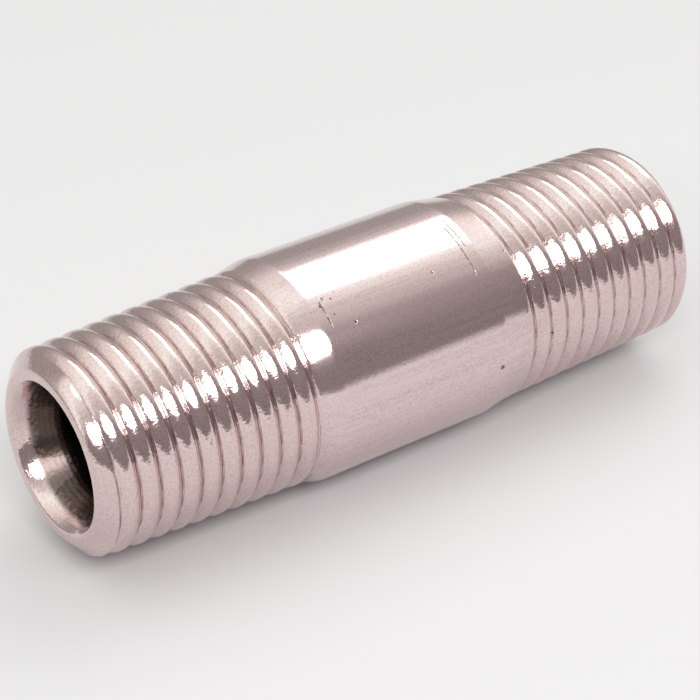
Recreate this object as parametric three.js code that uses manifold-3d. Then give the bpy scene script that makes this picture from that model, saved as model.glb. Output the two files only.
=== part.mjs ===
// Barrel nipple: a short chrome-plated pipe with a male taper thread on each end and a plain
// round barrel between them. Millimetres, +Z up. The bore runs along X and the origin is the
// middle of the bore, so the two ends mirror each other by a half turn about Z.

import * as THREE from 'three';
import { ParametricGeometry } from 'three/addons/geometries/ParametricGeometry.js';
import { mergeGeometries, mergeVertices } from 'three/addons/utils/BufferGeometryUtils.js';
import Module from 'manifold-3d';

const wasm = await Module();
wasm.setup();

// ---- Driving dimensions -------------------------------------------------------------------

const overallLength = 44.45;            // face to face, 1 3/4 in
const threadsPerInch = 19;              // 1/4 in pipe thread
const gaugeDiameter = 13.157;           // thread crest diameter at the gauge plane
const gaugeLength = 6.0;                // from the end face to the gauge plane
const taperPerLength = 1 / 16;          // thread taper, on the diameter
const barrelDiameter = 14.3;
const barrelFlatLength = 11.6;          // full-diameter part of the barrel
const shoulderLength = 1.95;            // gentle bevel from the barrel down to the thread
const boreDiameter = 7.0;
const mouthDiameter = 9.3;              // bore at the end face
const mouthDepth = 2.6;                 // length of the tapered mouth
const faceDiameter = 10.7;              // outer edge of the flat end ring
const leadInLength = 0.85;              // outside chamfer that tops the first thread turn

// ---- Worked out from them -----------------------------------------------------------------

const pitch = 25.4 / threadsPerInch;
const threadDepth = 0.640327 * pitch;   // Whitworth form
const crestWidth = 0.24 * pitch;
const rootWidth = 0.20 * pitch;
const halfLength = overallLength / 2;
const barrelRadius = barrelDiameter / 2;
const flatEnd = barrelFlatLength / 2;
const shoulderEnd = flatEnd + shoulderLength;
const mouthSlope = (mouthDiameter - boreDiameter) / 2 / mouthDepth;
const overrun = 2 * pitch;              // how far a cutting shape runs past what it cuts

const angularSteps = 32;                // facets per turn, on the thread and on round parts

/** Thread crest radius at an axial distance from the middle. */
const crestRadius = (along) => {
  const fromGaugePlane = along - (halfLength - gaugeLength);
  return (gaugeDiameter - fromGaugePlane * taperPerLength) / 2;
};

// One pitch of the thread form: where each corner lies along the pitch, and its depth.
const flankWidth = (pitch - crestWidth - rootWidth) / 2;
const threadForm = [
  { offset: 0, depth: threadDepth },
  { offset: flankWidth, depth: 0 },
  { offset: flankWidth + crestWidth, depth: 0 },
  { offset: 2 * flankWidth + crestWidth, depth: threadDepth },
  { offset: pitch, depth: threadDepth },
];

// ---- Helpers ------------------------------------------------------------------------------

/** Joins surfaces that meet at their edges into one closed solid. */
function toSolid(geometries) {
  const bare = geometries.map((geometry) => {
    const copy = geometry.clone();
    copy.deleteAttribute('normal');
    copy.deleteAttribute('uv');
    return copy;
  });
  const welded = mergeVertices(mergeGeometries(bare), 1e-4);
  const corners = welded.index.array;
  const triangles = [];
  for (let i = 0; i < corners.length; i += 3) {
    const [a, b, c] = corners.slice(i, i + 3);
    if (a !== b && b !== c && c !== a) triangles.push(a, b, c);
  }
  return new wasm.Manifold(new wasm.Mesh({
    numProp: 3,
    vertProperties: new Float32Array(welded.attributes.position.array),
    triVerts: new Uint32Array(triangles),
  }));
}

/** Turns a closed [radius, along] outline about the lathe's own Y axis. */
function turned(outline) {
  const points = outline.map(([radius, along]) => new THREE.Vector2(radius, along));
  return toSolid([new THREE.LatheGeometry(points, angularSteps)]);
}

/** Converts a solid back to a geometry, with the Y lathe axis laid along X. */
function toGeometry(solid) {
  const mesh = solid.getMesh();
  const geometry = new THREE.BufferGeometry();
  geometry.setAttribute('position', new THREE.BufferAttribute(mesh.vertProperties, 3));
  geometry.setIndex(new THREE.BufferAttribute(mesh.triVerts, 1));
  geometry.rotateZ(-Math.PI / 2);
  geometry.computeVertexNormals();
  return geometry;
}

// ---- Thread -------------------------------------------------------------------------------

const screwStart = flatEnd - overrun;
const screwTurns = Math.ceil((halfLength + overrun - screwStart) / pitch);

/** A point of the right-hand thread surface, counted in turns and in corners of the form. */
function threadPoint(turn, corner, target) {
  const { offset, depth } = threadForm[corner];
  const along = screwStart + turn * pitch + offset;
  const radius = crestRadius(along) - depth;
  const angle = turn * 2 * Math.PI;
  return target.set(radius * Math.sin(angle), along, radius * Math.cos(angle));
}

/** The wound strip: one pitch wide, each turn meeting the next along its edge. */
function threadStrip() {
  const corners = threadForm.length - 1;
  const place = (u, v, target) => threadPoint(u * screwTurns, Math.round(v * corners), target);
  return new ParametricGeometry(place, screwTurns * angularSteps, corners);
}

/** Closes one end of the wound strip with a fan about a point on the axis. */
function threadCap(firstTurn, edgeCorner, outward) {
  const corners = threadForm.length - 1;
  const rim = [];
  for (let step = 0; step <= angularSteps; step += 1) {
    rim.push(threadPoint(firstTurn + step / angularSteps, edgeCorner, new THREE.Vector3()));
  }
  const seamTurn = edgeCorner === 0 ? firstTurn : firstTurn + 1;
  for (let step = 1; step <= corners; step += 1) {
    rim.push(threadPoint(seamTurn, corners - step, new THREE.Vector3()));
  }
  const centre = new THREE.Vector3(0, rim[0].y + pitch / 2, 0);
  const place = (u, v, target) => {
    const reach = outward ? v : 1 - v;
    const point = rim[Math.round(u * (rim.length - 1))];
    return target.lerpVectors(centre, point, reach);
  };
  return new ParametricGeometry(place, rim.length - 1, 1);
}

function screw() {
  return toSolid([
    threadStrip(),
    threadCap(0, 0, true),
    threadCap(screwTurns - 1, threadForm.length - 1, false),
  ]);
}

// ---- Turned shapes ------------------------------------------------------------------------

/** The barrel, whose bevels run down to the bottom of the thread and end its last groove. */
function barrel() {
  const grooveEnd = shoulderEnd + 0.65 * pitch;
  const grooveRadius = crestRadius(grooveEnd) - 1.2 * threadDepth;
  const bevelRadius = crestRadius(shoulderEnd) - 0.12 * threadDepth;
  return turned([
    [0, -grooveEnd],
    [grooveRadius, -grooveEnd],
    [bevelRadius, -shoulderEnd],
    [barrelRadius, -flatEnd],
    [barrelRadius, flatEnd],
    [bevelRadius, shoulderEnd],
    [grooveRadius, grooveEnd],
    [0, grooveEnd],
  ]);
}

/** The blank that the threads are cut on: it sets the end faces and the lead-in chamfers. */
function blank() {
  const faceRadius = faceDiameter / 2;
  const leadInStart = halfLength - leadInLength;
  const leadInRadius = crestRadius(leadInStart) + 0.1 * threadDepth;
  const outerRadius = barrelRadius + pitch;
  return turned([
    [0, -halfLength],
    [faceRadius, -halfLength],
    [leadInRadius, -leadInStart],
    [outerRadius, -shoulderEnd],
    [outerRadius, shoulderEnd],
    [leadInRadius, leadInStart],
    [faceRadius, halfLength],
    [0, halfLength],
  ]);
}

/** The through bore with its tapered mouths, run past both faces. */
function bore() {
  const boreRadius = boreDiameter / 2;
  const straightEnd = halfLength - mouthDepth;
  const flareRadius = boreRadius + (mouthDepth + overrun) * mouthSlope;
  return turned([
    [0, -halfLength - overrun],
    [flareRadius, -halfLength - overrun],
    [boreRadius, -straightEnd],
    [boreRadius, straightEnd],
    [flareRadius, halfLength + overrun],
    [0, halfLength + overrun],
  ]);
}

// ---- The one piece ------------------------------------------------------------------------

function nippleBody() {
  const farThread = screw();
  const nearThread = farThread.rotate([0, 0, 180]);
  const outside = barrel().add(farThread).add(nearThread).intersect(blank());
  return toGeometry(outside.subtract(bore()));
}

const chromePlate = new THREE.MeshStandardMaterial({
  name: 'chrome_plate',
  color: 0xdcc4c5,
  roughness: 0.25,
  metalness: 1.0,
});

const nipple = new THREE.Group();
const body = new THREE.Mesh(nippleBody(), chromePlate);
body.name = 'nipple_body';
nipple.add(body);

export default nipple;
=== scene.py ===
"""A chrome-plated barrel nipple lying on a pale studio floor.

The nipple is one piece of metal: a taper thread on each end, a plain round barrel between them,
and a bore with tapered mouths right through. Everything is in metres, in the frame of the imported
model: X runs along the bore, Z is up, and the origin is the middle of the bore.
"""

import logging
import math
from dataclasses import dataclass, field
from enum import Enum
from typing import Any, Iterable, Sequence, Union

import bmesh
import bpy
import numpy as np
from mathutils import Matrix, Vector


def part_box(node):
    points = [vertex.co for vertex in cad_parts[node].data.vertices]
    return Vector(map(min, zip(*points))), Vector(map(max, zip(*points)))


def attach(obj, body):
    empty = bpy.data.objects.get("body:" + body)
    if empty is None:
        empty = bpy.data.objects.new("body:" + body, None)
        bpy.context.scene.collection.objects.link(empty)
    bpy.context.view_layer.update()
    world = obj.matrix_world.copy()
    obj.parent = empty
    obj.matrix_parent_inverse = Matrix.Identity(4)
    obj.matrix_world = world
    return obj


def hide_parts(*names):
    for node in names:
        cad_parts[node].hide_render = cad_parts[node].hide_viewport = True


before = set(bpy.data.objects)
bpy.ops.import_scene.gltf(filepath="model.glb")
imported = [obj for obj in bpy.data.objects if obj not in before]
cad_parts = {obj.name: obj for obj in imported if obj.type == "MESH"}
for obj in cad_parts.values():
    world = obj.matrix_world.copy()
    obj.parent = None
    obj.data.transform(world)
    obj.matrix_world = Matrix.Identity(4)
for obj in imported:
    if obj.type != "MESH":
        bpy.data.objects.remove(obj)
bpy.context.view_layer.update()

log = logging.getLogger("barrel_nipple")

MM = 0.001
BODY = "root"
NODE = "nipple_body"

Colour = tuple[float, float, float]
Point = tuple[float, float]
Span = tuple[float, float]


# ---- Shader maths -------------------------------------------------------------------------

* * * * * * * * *

» WHAT NEEDS TO BE DONE:
Each line in the listing above that contains "None" should be copied.

» COMPLETED EXERCISE:
    if empty is None:
        empty = bpy.data.objects.new("body:" + body, None)
    obj.parent = None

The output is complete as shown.